Waiting for the relatively warm, sunny weather that boosts glyphosate’s activity is just one factor in determining when to terminate a cover crop. Timing decisions can also manage variables like soil moisture.

Mike and Mark Trausch of Edon, Ohio, held off on terminating their cereal rye after the late rains this spring, using the fast-growing foliage to pump water out of the root zone.

“This year, we’re trying to get a little height on it to suck up some moisture,” says Mike. “We want to get at least 2 feet out of it – before it starts to head out. Then we’ll spray it and retain that moisture for later. When it goes down, it will hold onto that moisture for a long time.”

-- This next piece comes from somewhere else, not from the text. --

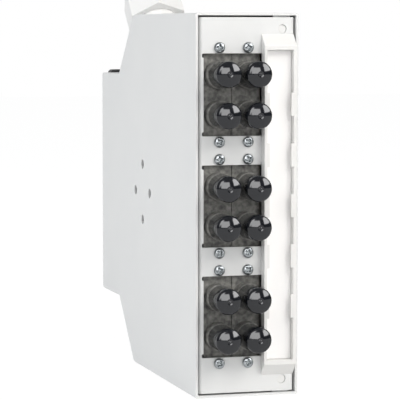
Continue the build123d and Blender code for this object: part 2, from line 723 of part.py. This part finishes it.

That’s a big difference from the brothers’ strategy during last year’s drought. “Last year, we burned our rye off early,” Trausch explains. “It turned out to be a good thing, dry as it was.”

The Trausches spray their cereal rye about three days before no-tilling into the standing vegetation, allowing them to cut off competition between the cover crop and the cash crop while still being able to drill into the dense foliage while it’s green and flexible.

Managing cover crops takes practice and some finesse, but a little planning and a stiff dose of well-applied herbicide keeps them in check.

“The only way to get through that learning curve,” says Jamie Scott in Indiana, “is to try something.”